Deux universitaires, la théologienne Catherine Clifford et le politologue Sami Aoun, la religieuse Chantal Desmarais et l’administratrice scolaire Linda Staudt du Canada font partie de la délégation de dix personnes qui représentent l’Amérique du Nord au Synode des évêques à Rome (4-29 octobre 2023), indique le site Présence.Information religieuse
Tous et toutes ont été sélectionnés « principalement en raison de leur participation à divers titres au processus synodal », a précisé le cardinal Mario Grech, secrétaire général du Synode, lors de la présentation de la liste des participants à la presse. 70 personnes au total, ces délégués non-évêques auront droit de vote lors du Synode sur la synodalité.
La théologienne Catherine Clifford
La professeure de l’Université Saint-Paul et spécialiste du Concile Vatican II, elle a codirigé une œuvre sur le concile, The Oxford Handbook on Vatican II (Oxford University Press, 2023).

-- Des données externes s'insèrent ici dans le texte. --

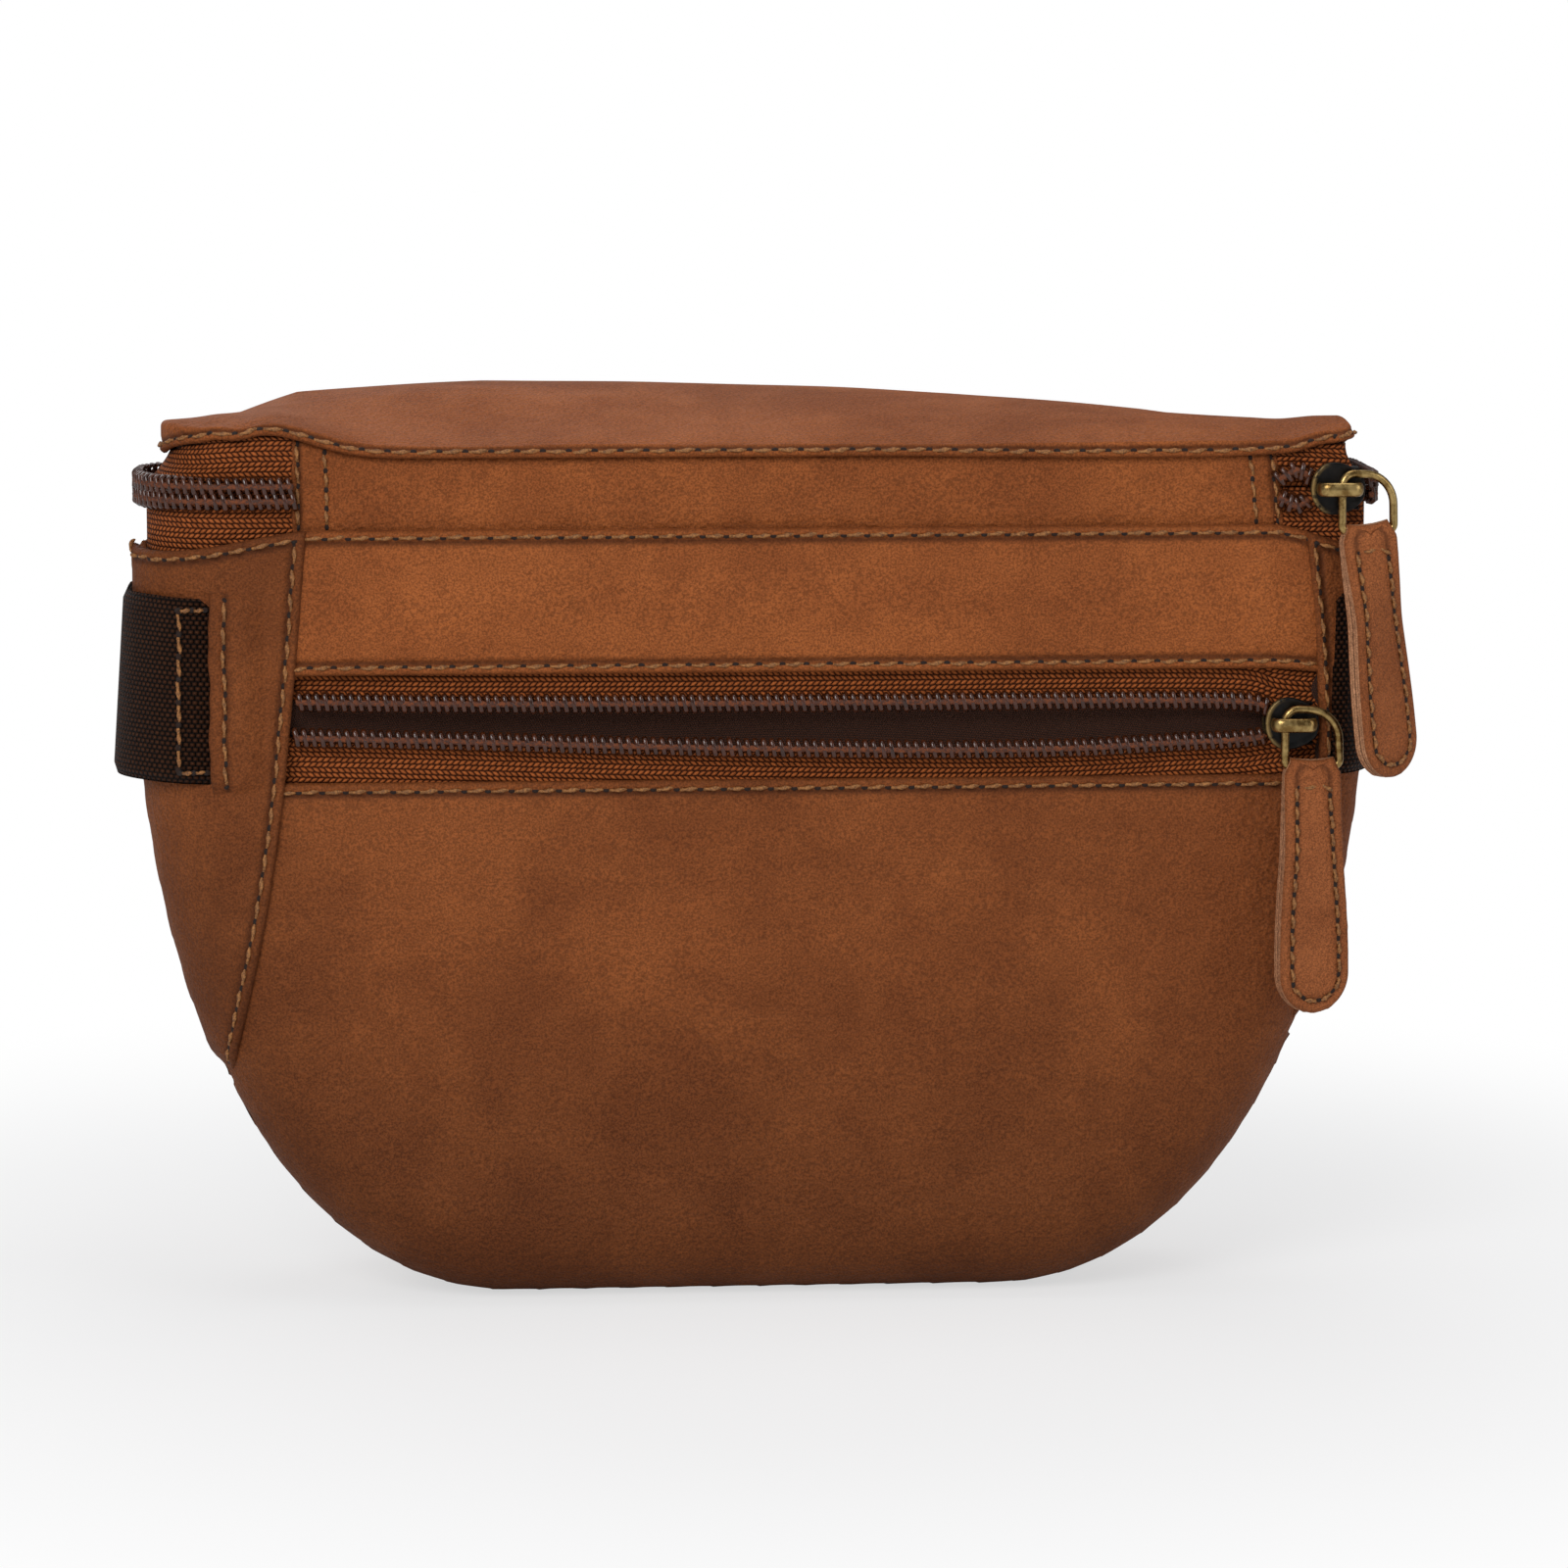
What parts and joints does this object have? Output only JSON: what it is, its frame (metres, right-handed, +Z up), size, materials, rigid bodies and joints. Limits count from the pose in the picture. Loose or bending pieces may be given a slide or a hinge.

Depuis deux années, Catherine Clifford a lu un grand nombre des rapports que les diocèses canadiens ont préparés en vue du Synode.
Partout, estime-t-elle, on souhaite des changements et partout on signale que les laïcs sont prêts à y prendre des engagements, à la condition qu’on leur reconnaisse « l’égale dignité de tous les baptisés ».
À ce propos, la professeure rappelle un élément central d’un document conciliaire, la constitution dogmatique Lumen gentium (1964) où il est dit qu’il « n’existe donc pas d’inégalité dans le Christ et dans l’Église en raison de la race ou de la nation, de la condition sociale ou du sexe ».
Catherine Clifford explique que l’Instrumentum laboris, élaboré par le secrétariat général du Synode, soumet aux participants quinze questions importantes sur les trois thèmes de la rencontre, soit la mission, la participation et la communion : « Bien sûr, on ne pourra pas résoudre, en quelque quatre semaines, toutes ces grandes questions, note-t-elle. Mais l’essentiel c’est de nommer comment on pourra avancer ensemble et comment on pourra faire face à toutes ces questions ensemble. »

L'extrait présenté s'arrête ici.